A new favorite of mine. Sal likes it too.
DogsMoms
Sweet-Bullwinkle's-Cock-on-a-stick, that's one beautiful song, Bobby! I think that flushing/crashing sound in the background is all the record companies realizing that the ankles have been grabbed and the lubrication is nowhere in sight, because when people figure out that Bobby Lightfoot is giving away better music than anything they could pay for, short of a re-issue of the long-lost-and-out-of-print 2nd Rubinoos album, they will no longer go to Tower or iTunes or even Plan 9 to drop hard-earned cash on Gwen Stefani's yodeling death gurgle. All those greedy, tone-deaf bastards are hosed!
Meanwhile, thank you. The more I hear of your stuff, the only musician I can think of that I admire as much is Prince. We gotta get you 2 together; screw Blind Faith or Damn Yankees or even rpjdwht, that would be a supergroup.
Dawg!!! I think of you every time I do "Knock On Wood". Thanks, man. Thanks th' lot of you.
Heh. Ace McClintock from from Soulfinger has a buddy in NYC who's a big session dude, toured with Ray Charles and all these big acts.
So he's got a little vanity label with acts of various degrees of promise that he's wanted me on. And Warners is talking about buying and distributing this label so I'm to get my bio and webpage and all that shit going.
I'm sure they're realizing, as I write, just how glaringly lacking their roster is in bitter, balding, 42-year old quasi-genius revisionists.
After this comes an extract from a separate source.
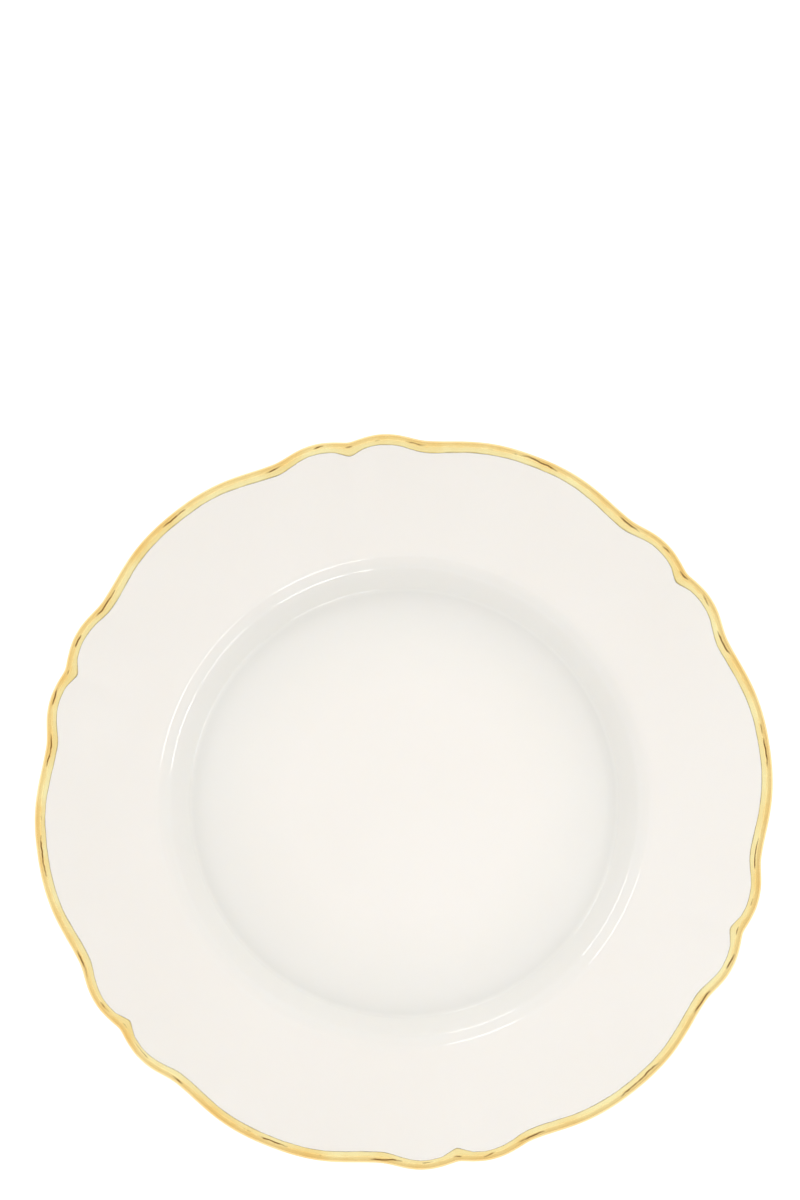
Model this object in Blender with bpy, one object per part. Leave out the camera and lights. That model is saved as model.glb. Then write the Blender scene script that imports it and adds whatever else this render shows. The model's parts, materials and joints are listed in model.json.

I told Ace he should just get Soulfinger better gigs.
All of these guys, you've gotta love it. Still with that paradigm that a major label is something to be in. Most of th' guys I know from the old days have recorded at least one record for a major and it's always, always been the same.
And what the majors do now is just buy you up for chump change and if on the weird chance you ever do anything they own 97 percent of it.
They're like venture suckitalists.
love th' Prince thing. It'd be great to be on stage with him because I'd look huge.
Nice to be back and see you're still delivering the goods. And since we're currently heading into Winter on my side of the globe, i think it's going to stay on high rotation in my little mp3 player for some time to come.
Dammit. Wish i could write one even remotely like that.
Welcome back Simon!
Bitchin' track, Bobby, and the vocals are exhilarating. But really: "...tracking the lead vocal to another track and accentuating the upper midrange and sending this through a frequency-specific compressor so the enunciation, especially of consonants, would be hyped." Jeez, it'd be four in the morning and near the end of an 8-ball before I'd have thought to try anything like that.
"...tracking the lead vocal to another track and accentuating the upper midrange and sending this through a frequency-specific compressor so the enunciation, especially of consonants, would be hyped."
I actually learnt this trick myself when doing mashups to give filtered vocals more body. Of course, it wasn't as well handled as you've done here.
One of my all-time favorite sounds in music is the ringing of crystal clear guitars. Add a great tune with layered vocals and I'm in pop heaven.
Fucking great record, Bobby.
thanx all.
Hey simon- I knew a good enough song would bring you back.